The San Diego Central public library remained closed last Saturday, March 20 — the first closure of its kind in the last 18 years. According to their FAQ [PDF], the Library’s budget was recently cut by $3.8 million, as part of city-wide budget cuts due to a drop in tax revenues.
Despite this, the city seems to be still moving forward on the “schoobrary” plan to construct a much-needed new Central library. NBC has a “San Diego explained” video that spells out the math behind the budget for this project. Essentially, a mix of state grants, school district bond funds, donations, and downtown redevelopment taxes (that are earmarked only for new construction in the downtown area) will be used to build a new library building with a charter high school on top of it.
The closing statement of the San Diego examiner article, (“When the San Diego budget is hurting for money so bad that it can’t keep the libraries we have open for business, it is not unreasonable to ask why the city wants to spend so much money on a brand new one”) really rubs me the wrong way.
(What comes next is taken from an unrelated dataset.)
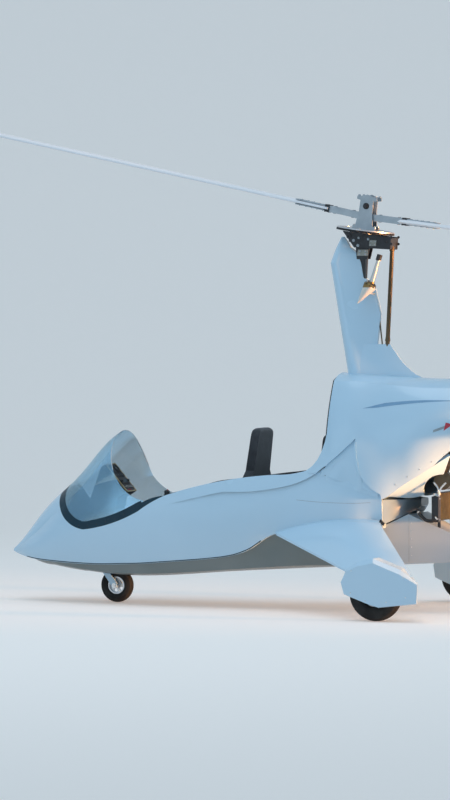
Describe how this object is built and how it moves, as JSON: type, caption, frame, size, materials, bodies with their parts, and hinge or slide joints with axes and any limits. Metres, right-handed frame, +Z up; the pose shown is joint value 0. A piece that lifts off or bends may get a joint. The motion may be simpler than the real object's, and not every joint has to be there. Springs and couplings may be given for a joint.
{
  "type": "open tandem two-seat gyrocopter",
  "caption": "Autogyro with a teetering rotor on a faired mast, open tandem cockpit, pusher propeller, stub wings with wheel spats and a boom-mounted tail.",
  "frame": {"origin": "on the ground under the rotor's teeter bolt, the bounding box's bottom centre", "axes": "+X forward to the nose, +Y to port, +Z up"},
  "size_m": [8.3803, 1.908, 3.4593],
  "materials": {
    "white_composite": "gloss",
    "dark_trim": "matte",
    "clear_screen": "clear",
    "black_frame": "satin",
    "white_metal": "satin",
    "bare_steel": "satin",
    "cast_alloy": "satin",
    "seat_cloth": "matte",
    "tyre_rubber": "matte"
  },
  "bodies": {
    "airframe": {"hull": "white_composite", "belly_pan": "white_composite", "engine_cowl": "white_composite", "mast_fairing": "white_composite", "stub_wing_left": "white_composite", "stub_wing_right": "white_composite", "tail_fairing": "white_composite", "stabiliser": "white_composite", "centre_fin": "white_composite", "windshield_frame": "dark_trim", "instrument_pod": "dark_trim", "bulkhead": "dark_trim", "control_sticks": "dark_trim", "windshield": "clear_screen", "mast_post": "black_frame", "head_frame": "black_frame", "engine_mount": "black_frame", "tail_bracket": "black_frame", "tail_boom": "white_metal", "axle_left": "bare_steel", "axle_right": "bare_steel", "control_rods": "bare_steel", "exhaust": "bare_steel", "engine": "cast_alloy", "radiator": "cast_alloy", "pedals": "cast_alloy", "prerotator": "cast_alloy", "front_seat": "seat_cloth", "rear_seat": "seat_cloth"},
    "nose_fork": {"nose_fork": "white_metal"},
    "nose_wheel": {"nose_tyre": "tyre_rubber", "nose_rim": "cast_alloy"},
    "main_wheel_left": {"main_tyre_left": "tyre_rubber", "main_rim_left": "cast_alloy"},
    "main_wheel_right": {"main_tyre_right": "tyre_rubber", "main_rim_right": "cast_alloy"},
    "tail_wheel": {"tail_wheel": "tyre_rubber"},
    "rudder": {"rudder": "white_composite"},
    "propeller": {"propeller": "dark_trim"},
    "rotor_head": {"rotor_tower": "cast_alloy", "ring_gear": "cast_alloy"},
    "rotor": {"hub_bar": "cast_alloy", "blade_front": "white_composite", "blade_rear": "white_composite"}
  },
  "joints": [
    {"name": "rotor_spin", "type": "hinge", "parent": "airframe", "child": "rotor_head", "pos_m": [0, 0, 2.635], "axis": [-0.1288, 0, 0.9917], "continuous": true},
    {"name": "rotor_teeter", "type": "hinge", "parent": "rotor_head", "child": "rotor", "pos_m": [0, 0, 2.635], "axis": [0, 1, 0], "range_deg": [-6, 6]},
    {"name": "propeller_spin", "type": "hinge", "parent": "airframe", "child": "propeller", "pos_m": [-1.06, 0, 1.33], "axis": [1, 0, 0], "continuous": true},
    {"name": "nose_steer", "type": "hinge", "parent": "airframe", "child": "nose_fork", "pos_m": [1.866, 0, 0.3], "axis": [0, 0, 1], "range_deg": [-30, 30]},
    {"name": "nose_wheel_spin", "type": "hinge", "parent": "nose_fork", "child": "nose_wheel", "pos_m": [1.784, 0, 0.114], "axis": [0, 1, 0], "continuous": true},
    {"name": "main_wheel_left_spin", "type": "hinge", "parent": "airframe", "child": "main_wheel_left", "pos_m": [-0.377, 0.88, 0.175], "axis": [0, 1, 0], "continuous": true},
    {"name": "main_wheel_right_spin", "type": "hinge", "parent": "airframe", "child": "main_wheel_right", "pos_m": [-0.377, -0.88, 0.175], "axis": [0, 1, 0], "continuous": true},
    {"name": "tail_wheel_spin", "type": "hinge", "parent": "airframe", "child": "tail_wheel", "pos_m": [-2.31, 0, 0.15], "axis": [0, 1, 0], "continuous": true},
    {"name": "rudder_hinge", "type": "hinge", "parent": "airframe", "child": "rudder", "pos_m": [-2.216, 0, 1.08], "axis": [0, 0, 1], "range_deg": [-25, 25]}
  ],
  "couplings": [
    {"joint": "nose_steer", "follows": "rudder_hinge", "ratio": -1.2}
  ]
}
Any library supporter can clearly see that the old 1950s building currently housing the library is wholly insufficient for a growing San Diego downtown community. It’s an eyesore in an area that’s been slated for huge redevelopment since the ballpark opened. It’s always been embarrassing for me that my hometown is a place that can support building a new ballpark and is discussing building a new football stadium, while our library has been neglected for decades, languishing in an asbestos-ridden building with rotting infrastructure. The library building has been outdated nearly as long as Qualcomm stadium has even existed.